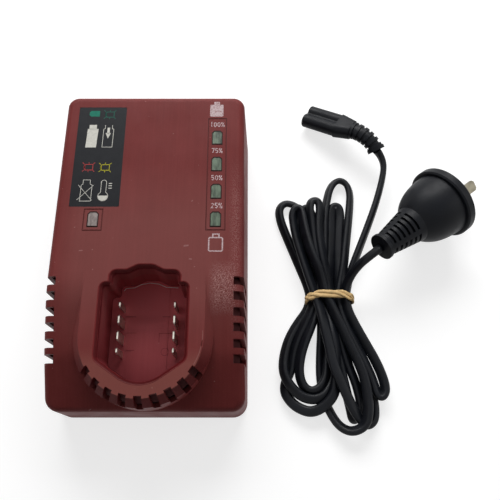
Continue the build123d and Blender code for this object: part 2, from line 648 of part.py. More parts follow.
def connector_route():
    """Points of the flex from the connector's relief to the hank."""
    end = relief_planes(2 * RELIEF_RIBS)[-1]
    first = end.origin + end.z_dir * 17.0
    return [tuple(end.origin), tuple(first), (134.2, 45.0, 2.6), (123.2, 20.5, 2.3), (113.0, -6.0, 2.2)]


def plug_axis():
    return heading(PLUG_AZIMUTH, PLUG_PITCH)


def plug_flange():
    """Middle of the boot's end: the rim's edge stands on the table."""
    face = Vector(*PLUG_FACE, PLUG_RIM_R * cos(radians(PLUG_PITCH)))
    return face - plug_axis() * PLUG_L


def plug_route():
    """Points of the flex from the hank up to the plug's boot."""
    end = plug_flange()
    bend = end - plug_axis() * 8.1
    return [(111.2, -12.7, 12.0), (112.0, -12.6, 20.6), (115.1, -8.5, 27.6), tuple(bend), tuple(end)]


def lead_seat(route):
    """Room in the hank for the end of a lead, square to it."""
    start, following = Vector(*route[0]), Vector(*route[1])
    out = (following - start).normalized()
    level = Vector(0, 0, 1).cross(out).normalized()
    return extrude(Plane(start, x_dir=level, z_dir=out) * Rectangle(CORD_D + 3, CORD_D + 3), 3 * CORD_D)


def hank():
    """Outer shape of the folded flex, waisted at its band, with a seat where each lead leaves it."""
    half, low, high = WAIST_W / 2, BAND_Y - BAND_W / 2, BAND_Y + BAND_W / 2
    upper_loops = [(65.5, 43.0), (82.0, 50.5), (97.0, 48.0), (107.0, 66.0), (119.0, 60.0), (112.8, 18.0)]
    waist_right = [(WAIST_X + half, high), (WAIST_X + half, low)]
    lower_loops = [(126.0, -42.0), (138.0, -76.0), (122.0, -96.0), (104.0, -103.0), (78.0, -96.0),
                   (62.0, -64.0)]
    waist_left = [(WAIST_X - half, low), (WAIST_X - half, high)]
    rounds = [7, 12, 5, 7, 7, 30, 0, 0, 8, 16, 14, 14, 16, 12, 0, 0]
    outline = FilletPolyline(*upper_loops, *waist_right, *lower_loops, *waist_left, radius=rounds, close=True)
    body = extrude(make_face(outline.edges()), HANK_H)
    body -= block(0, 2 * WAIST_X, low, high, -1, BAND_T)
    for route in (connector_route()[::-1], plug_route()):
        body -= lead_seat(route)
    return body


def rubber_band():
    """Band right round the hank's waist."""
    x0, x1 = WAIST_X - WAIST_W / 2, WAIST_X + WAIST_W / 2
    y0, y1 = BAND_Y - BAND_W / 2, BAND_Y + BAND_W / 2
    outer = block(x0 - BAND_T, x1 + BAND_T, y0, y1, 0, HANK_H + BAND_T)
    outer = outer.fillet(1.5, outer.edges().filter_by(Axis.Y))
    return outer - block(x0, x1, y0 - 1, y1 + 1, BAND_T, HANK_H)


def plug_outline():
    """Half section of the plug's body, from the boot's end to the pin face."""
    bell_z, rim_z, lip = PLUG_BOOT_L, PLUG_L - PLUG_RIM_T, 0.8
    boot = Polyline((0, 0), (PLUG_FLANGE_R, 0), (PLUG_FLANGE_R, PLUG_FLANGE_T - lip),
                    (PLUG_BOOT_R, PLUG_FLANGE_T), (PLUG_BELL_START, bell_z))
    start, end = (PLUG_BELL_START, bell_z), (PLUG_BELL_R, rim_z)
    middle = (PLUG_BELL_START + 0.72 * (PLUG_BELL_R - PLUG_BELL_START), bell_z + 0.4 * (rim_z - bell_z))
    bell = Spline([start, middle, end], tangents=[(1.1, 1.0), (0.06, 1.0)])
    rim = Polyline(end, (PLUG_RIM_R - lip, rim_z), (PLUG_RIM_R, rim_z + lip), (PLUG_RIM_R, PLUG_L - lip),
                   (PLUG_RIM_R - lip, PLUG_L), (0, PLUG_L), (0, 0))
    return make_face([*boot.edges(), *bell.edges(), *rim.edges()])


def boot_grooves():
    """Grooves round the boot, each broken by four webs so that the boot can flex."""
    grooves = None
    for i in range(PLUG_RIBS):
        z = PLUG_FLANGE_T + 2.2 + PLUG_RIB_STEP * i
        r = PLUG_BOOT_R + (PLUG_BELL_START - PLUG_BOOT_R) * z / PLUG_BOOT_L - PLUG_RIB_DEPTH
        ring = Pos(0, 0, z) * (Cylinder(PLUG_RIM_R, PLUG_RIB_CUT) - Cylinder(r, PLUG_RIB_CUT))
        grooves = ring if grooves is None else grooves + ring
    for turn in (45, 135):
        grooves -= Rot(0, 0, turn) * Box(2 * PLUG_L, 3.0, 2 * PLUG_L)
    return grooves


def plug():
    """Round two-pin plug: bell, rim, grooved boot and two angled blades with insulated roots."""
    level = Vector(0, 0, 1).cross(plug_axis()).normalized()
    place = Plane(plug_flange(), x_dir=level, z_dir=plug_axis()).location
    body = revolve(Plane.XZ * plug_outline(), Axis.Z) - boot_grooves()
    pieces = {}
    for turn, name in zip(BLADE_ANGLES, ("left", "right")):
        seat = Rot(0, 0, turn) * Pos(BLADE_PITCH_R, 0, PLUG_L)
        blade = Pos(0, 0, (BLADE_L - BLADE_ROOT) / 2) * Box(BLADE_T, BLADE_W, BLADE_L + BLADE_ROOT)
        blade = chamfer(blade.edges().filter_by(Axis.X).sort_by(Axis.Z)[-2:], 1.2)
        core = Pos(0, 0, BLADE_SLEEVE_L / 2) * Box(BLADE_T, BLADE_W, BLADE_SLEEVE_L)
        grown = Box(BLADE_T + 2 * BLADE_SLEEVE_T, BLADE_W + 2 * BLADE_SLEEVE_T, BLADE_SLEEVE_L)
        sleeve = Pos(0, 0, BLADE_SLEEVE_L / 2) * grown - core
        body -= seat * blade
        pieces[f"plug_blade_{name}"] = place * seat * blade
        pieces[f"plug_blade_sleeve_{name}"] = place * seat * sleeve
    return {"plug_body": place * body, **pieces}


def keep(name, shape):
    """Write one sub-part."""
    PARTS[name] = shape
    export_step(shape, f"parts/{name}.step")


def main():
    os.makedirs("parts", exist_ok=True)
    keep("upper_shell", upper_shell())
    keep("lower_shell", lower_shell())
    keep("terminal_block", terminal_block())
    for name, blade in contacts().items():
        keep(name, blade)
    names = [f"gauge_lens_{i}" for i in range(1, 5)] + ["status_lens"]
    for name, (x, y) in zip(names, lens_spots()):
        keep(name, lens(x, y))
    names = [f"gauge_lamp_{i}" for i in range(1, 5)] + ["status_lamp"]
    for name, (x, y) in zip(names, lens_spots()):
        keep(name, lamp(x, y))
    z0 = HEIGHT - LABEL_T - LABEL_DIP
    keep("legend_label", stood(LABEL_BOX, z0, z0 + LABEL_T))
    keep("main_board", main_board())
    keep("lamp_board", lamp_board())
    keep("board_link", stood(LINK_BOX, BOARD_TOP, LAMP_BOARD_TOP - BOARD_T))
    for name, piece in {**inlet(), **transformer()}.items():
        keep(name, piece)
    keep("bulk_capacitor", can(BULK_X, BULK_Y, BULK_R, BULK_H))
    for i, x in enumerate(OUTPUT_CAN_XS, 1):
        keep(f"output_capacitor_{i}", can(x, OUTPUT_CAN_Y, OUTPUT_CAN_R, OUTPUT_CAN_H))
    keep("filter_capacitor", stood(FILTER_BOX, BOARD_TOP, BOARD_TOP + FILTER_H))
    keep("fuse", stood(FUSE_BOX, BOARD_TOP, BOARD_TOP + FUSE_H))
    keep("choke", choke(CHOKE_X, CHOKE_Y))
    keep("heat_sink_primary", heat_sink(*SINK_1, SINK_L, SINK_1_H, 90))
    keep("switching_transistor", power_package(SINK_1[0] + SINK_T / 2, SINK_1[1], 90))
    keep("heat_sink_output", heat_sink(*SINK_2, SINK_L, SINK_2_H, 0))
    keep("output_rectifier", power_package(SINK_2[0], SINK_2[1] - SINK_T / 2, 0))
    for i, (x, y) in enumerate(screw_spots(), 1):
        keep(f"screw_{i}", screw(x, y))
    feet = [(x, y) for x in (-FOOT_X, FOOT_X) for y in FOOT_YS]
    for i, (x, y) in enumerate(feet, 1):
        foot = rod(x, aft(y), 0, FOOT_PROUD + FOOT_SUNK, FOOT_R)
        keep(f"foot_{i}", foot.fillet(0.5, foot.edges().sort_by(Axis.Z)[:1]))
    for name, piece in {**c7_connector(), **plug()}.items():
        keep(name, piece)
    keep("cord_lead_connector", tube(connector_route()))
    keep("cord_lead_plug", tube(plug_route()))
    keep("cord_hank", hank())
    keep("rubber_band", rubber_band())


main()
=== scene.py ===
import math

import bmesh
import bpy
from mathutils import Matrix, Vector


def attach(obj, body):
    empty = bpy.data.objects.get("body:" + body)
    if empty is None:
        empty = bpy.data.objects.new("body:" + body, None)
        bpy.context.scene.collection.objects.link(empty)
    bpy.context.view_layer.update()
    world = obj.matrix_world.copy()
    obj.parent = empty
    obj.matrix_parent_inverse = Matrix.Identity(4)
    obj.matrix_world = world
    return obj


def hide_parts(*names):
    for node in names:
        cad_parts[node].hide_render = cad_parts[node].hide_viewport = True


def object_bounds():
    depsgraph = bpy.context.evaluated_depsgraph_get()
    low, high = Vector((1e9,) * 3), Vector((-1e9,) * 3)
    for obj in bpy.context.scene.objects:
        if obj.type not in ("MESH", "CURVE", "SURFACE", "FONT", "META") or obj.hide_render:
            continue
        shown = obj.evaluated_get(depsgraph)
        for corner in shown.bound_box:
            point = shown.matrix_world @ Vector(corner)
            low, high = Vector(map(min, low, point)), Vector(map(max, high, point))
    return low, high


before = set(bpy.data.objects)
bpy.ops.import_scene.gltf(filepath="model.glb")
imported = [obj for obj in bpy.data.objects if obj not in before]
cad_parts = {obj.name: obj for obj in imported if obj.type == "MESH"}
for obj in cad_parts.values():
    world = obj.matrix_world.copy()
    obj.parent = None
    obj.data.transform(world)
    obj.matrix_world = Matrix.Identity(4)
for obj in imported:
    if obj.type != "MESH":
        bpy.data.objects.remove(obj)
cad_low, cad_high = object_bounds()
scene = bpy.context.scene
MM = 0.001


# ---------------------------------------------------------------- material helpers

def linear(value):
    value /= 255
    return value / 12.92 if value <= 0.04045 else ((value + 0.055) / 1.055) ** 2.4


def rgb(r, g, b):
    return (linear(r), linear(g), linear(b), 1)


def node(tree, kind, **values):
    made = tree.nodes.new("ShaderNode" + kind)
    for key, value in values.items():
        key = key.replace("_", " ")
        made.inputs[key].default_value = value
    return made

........

Give again, word for word, the lines starting at the line that has "SINK_L, SINK_1_H, 90))" and ending at the line that has "low, high = Vector((1e9,)", with both of those lines included and nothing else.

    keep("heat_sink_primary", heat_sink(*SINK_1, SINK_L, SINK_1_H, 90))
    keep("switching_transistor", power_package(SINK_1[0] + SINK_T / 2, SINK_1[1], 90))
    keep("heat_sink_output", heat_sink(*SINK_2, SINK_L, SINK_2_H, 0))
    keep("output_rectifier", power_package(SINK_2[0], SINK_2[1] - SINK_T / 2, 0))
    for i, (x, y) in enumerate(screw_spots(), 1):
        keep(f"screw_{i}", screw(x, y))
    feet = [(x, y) for x in (-FOOT_X, FOOT_X) for y in FOOT_YS]
    for i, (x, y) in enumerate(feet, 1):
        foot = rod(x, aft(y), 0, FOOT_PROUD + FOOT_SUNK, FOOT_R)
        keep(f"foot_{i}", foot.fillet(0.5, foot.edges().sort_by(Axis.Z)[:1]))
    for name, piece in {**c7_connector(), **plug()}.items():
        keep(name, piece)
    keep("cord_lead_connector", tube(connector_route()))
    keep("cord_lead_plug", tube(plug_route()))
    keep("cord_hank", hank())
    keep("rubber_band", rubber_band())


main()
=== scene.py ===
import math

import bmesh
import bpy
from mathutils import Matrix, Vector


def attach(obj, body):
    empty = bpy.data.objects.get("body:" + body)
    if empty is None:
        empty = bpy.data.objects.new("body:" + body, None)
        bpy.context.scene.collection.objects.link(empty)
    bpy.context.view_layer.update()
    world = obj.matrix_world.copy()
    obj.parent = empty
    obj.matrix_parent_inverse = Matrix.Identity(4)
    obj.matrix_world = world
    return obj


def hide_parts(*names):
    for node in names:
        cad_parts[node].hide_render = cad_parts[node].hide_viewport = True


def object_bounds():
    depsgraph = bpy.context.evaluated_depsgraph_get()
    low, high = Vector((1e9,) * 3), Vector((-1e9,) * 3)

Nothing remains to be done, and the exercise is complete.